Provided material =>
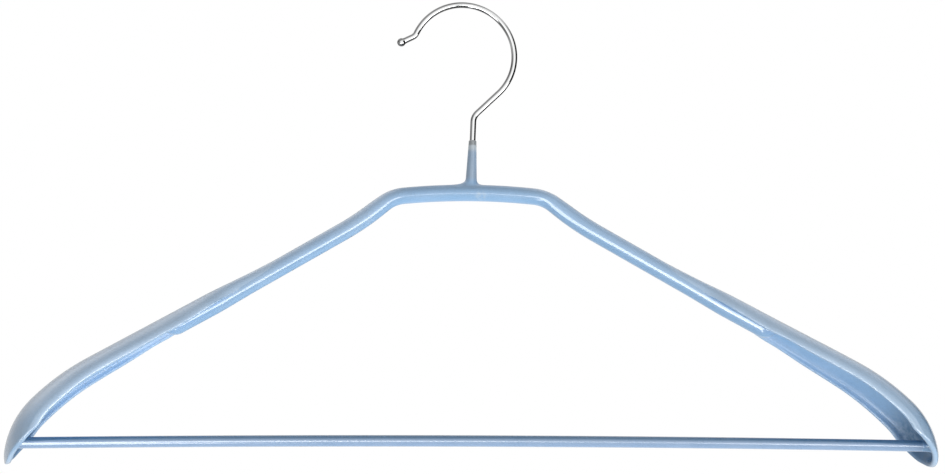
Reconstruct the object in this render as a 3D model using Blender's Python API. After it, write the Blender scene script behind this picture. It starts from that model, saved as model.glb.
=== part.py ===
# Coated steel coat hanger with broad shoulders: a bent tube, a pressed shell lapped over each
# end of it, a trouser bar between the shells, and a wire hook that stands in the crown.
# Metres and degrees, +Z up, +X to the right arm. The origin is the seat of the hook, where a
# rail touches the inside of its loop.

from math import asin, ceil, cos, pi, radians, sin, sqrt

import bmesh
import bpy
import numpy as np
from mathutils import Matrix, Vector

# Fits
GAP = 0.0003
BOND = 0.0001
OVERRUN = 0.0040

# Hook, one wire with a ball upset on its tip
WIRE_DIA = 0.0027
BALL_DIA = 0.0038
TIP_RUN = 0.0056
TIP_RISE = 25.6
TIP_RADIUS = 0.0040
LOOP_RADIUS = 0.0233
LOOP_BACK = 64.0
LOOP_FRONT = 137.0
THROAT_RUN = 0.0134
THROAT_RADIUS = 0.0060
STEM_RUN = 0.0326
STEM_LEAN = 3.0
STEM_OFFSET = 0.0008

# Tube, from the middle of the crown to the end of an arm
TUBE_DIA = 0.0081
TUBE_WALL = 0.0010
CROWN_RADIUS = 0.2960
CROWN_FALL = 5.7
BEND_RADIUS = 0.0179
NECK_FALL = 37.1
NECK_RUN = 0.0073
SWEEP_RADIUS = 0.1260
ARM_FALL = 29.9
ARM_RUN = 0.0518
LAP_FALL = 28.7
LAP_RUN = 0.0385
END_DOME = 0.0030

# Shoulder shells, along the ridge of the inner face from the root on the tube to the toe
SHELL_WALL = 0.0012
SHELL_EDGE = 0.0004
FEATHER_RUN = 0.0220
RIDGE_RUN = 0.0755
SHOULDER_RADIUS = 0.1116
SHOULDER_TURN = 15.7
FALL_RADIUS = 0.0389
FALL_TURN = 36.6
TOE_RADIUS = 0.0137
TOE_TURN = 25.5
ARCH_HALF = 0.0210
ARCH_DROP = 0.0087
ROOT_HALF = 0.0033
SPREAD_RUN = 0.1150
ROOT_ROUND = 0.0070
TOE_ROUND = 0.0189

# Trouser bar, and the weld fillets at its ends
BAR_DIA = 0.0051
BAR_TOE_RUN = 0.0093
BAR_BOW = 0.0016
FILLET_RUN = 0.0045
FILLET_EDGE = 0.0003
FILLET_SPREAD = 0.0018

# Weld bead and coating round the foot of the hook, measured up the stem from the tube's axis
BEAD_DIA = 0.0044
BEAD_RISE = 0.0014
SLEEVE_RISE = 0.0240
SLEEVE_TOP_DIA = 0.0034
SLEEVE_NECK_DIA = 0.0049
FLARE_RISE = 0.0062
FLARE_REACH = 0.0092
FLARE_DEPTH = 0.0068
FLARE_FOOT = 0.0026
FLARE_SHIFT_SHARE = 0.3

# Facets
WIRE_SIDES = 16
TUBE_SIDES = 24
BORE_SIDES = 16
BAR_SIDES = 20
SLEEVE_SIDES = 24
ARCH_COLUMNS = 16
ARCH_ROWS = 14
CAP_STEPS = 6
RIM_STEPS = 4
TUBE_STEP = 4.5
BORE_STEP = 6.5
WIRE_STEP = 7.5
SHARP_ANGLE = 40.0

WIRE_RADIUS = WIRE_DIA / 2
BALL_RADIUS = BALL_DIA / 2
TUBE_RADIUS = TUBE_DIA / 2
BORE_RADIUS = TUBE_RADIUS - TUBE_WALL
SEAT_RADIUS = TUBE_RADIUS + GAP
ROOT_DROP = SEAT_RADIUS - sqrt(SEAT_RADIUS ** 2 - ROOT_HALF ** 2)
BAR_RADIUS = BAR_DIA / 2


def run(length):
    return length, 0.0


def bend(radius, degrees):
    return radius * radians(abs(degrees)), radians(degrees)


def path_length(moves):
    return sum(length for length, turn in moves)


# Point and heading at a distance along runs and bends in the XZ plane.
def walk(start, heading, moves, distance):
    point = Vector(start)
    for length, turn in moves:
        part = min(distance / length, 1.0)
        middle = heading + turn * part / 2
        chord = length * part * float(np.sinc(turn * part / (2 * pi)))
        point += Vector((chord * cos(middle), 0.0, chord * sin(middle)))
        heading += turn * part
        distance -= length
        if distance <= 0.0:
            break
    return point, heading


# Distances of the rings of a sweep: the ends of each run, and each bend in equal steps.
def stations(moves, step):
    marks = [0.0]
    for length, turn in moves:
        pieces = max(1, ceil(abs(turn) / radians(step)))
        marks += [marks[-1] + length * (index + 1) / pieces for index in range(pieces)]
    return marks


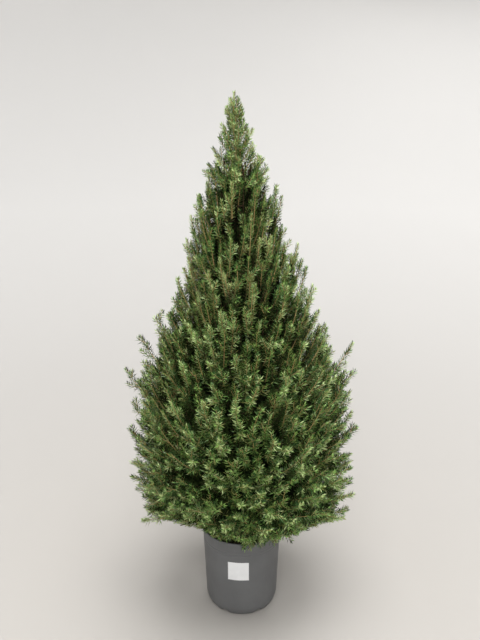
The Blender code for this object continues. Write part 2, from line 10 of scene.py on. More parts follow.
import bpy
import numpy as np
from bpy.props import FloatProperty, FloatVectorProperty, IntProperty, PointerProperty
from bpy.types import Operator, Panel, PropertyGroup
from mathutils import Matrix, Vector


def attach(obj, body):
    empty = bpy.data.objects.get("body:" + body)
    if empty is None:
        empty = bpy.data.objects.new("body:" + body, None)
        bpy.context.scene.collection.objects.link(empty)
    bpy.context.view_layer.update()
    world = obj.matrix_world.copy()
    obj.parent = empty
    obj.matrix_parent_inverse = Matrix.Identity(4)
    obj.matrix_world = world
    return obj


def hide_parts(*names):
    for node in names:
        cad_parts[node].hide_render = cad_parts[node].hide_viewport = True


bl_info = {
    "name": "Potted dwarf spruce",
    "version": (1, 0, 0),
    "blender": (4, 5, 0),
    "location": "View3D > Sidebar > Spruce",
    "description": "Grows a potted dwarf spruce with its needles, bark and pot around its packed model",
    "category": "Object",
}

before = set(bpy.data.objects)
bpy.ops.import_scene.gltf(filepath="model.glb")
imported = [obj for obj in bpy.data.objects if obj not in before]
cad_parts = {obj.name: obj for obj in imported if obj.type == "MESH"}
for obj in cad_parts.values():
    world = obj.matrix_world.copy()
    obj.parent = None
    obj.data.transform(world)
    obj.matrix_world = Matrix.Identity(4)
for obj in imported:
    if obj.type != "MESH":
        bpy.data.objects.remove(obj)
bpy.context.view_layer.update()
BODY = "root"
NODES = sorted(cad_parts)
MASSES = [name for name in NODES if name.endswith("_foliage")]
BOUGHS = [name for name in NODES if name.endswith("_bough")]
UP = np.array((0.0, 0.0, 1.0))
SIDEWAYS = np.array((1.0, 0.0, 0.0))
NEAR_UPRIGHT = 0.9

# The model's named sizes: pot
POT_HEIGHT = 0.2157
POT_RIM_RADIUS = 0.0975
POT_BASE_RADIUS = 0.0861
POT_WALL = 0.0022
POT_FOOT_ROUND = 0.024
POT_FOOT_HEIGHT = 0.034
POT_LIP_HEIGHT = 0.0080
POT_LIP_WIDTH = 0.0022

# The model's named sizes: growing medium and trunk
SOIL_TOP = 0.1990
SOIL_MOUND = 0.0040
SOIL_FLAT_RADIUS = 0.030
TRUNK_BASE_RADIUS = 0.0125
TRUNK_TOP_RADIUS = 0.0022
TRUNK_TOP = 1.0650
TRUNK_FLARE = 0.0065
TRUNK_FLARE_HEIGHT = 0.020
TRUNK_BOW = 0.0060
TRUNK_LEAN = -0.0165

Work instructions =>
Give an exact copy of all the data shown above.

Solution to the exercise =>
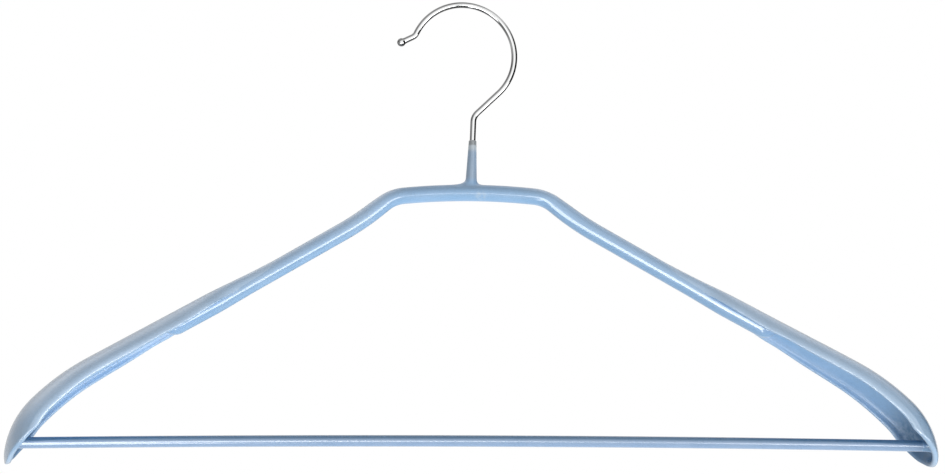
Reconstruct the object in this render as a 3D model using Blender's Python API. After it, write the Blender scene script behind this picture. It starts from that model, saved as model.glb.
=== part.py ===
# Coated steel coat hanger with broad shoulders: a bent tube, a pressed shell lapped over each
# end of it, a trouser bar between the shells, and a wire hook that stands in the crown.
# Metres and degrees, +Z up, +X to the right arm. The origin is the seat of the hook, where a
# rail touches the inside of its loop.

from math import asin, ceil, cos, pi, radians, sin, sqrt

import bmesh
import bpy
import numpy as np
from mathutils import Matrix, Vector

# Fits
GAP = 0.0003
BOND = 0.0001
OVERRUN = 0.0040

# Hook, one wire with a ball upset on its tip
WIRE_DIA = 0.0027
BALL_DIA = 0.0038
TIP_RUN = 0.0056
TIP_RISE = 25.6
TIP_RADIUS = 0.0040
LOOP_RADIUS = 0.0233
LOOP_BACK = 64.0
LOOP_FRONT = 137.0
THROAT_RUN = 0.0134
THROAT_RADIUS = 0.0060
STEM_RUN = 0.0326
STEM_LEAN = 3.0
STEM_OFFSET = 0.0008

# Tube, from the middle of the crown to the end of an arm
TUBE_DIA = 0.0081
TUBE_WALL = 0.0010
CROWN_RADIUS = 0.2960
CROWN_FALL = 5.7
BEND_RADIUS = 0.0179
NECK_FALL = 37.1
NECK_RUN = 0.0073
SWEEP_RADIUS = 0.1260
ARM_FALL = 29.9
ARM_RUN = 0.0518
LAP_FALL = 28.7
LAP_RUN = 0.0385
END_DOME = 0.0030

# Shoulder shells, along the ridge of the inner face from the root on the tube to the toe
SHELL_WALL = 0.0012
SHELL_EDGE = 0.0004
FEATHER_RUN = 0.0220
RIDGE_RUN = 0.0755
SHOULDER_RADIUS = 0.1116
SHOULDER_TURN = 15.7
FALL_RADIUS = 0.0389
FALL_TURN = 36.6
TOE_RADIUS = 0.0137
TOE_TURN = 25.5
ARCH_HALF = 0.0210
ARCH_DROP = 0.0087
ROOT_HALF = 0.0033
SPREAD_RUN = 0.1150
ROOT_ROUND = 0.0070
TOE_ROUND = 0.0189

# Trouser bar, and the weld fillets at its ends
BAR_DIA = 0.0051
BAR_TOE_RUN = 0.0093
BAR_BOW = 0.0016
FILLET_RUN = 0.0045
FILLET_EDGE = 0.0003
FILLET_SPREAD = 0.0018

# Weld bead and coating round the foot of the hook, measured up the stem from the tube's axis
BEAD_DIA = 0.0044
BEAD_RISE = 0.0014
SLEEVE_RISE = 0.0240
SLEEVE_TOP_DIA = 0.0034
SLEEVE_NECK_DIA = 0.0049
FLARE_RISE = 0.0062
FLARE_REACH = 0.0092
FLARE_DEPTH = 0.0068
FLARE_FOOT = 0.0026
FLARE_SHIFT_SHARE = 0.3

# Facets
WIRE_SIDES = 16
TUBE_SIDES = 24
BORE_SIDES = 16
BAR_SIDES = 20
SLEEVE_SIDES = 24
ARCH_COLUMNS = 16
ARCH_ROWS = 14
CAP_STEPS = 6
RIM_STEPS = 4
TUBE_STEP = 4.5
BORE_STEP = 6.5
WIRE_STEP = 7.5
SHARP_ANGLE = 40.0

WIRE_RADIUS = WIRE_DIA / 2
BALL_RADIUS = BALL_DIA / 2
TUBE_RADIUS = TUBE_DIA / 2
BORE_RADIUS = TUBE_RADIUS - TUBE_WALL
SEAT_RADIUS = TUBE_RADIUS + GAP
ROOT_DROP = SEAT_RADIUS - sqrt(SEAT_RADIUS ** 2 - ROOT_HALF ** 2)
BAR_RADIUS = BAR_DIA / 2


def run(length):
    return length, 0.0


def bend(radius, degrees):
    return radius * radians(abs(degrees)), radians(degrees)


def path_length(moves):
    return sum(length for length, turn in moves)


# Point and heading at a distance along runs and bends in the XZ plane.
def walk(start, heading, moves, distance):
    point = Vector(start)
    for length, turn in moves:
        part = min(distance / length, 1.0)
        middle = heading + turn * part / 2
        chord = length * part * float(np.sinc(turn * part / (2 * pi)))
        point += Vector((chord * cos(middle), 0.0, chord * sin(middle)))
        heading += turn * part
        distance -= length
        if distance <= 0.0:
            break
    return point, heading


# Distances of the rings of a sweep: the ends of each run, and each bend in equal steps.
def stations(moves, step):
    marks = [0.0]
    for length, turn in moves:
        pieces = max(1, ceil(abs(turn) / radians(step)))
        marks += [marks[-1] + length * (index + 1) / pieces for index in range(pieces)]
    return marks


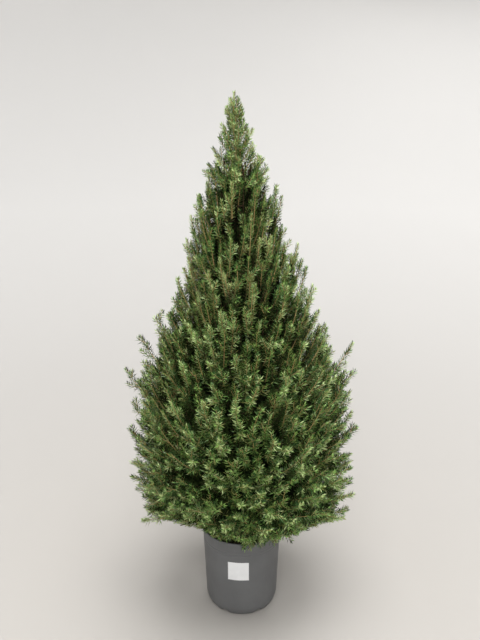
The Blender code for this object continues. Write part 2, from line 10 of scene.py on. More parts follow.
import bpy
import numpy as np
from bpy.props import FloatProperty, FloatVectorProperty, IntProperty, PointerProperty
from bpy.types import Operator, Panel, PropertyGroup
from mathutils import Matrix, Vector


def attach(obj, body):
    empty = bpy.data.objects.get("body:" + body)
    if empty is None:
        empty = bpy.data.objects.new("body:" + body, None)
        bpy.context.scene.collection.objects.link(empty)
    bpy.context.view_layer.update()
    world = obj.matrix_world.copy()
    obj.parent = empty
    obj.matrix_parent_inverse = Matrix.Identity(4)
    obj.matrix_world = world
    return obj


def hide_parts(*names):
    for node in names:
        cad_parts[node].hide_render = cad_parts[node].hide_viewport = True


bl_info = {
    "name": "Potted dwarf spruce",
    "version": (1, 0, 0),
    "blender": (4, 5, 0),
    "location": "View3D > Sidebar > Spruce",
    "description": "Grows a potted dwarf spruce with its needles, bark and pot around its packed model",
    "category": "Object",
}

before = set(bpy.data.objects)
bpy.ops.import_scene.gltf(filepath="model.glb")
imported = [obj for obj in bpy.data.objects if obj not in before]
cad_parts = {obj.name: obj for obj in imported if obj.type == "MESH"}
for obj in cad_parts.values():
    world = obj.matrix_world.copy()
    obj.parent = None
    obj.data.transform(world)
    obj.matrix_world = Matrix.Identity(4)
for obj in imported:
    if obj.type != "MESH":
        bpy.data.objects.remove(obj)
bpy.context.view_layer.update()
BODY = "root"
NODES = sorted(cad_parts)
MASSES = [name for name in NODES if name.endswith("_foliage")]
BOUGHS = [name for name in NODES if name.endswith("_bough")]
UP = np.array((0.0, 0.0, 1.0))
SIDEWAYS = np.array((1.0, 0.0, 0.0))
NEAR_UPRIGHT = 0.9

# The model's named sizes: pot
POT_HEIGHT = 0.2157
POT_RIM_RADIUS = 0.0975
POT_BASE_RADIUS = 0.0861
POT_WALL = 0.0022
POT_FOOT_ROUND = 0.024
POT_FOOT_HEIGHT = 0.034
POT_LIP_HEIGHT = 0.0080
POT_LIP_WIDTH = 0.0022

# The model's named sizes: growing medium and trunk
SOIL_TOP = 0.1990
SOIL_MOUND = 0.0040
SOIL_FLAT_RADIUS = 0.030
TRUNK_BASE_RADIUS = 0.0125
TRUNK_TOP_RADIUS = 0.0022
TRUNK_TOP = 1.0650
TRUNK_FLARE = 0.0065
TRUNK_FLARE_HEIGHT = 0.020
TRUNK_BOW = 0.0060
TRUNK_LEAN = -0.0165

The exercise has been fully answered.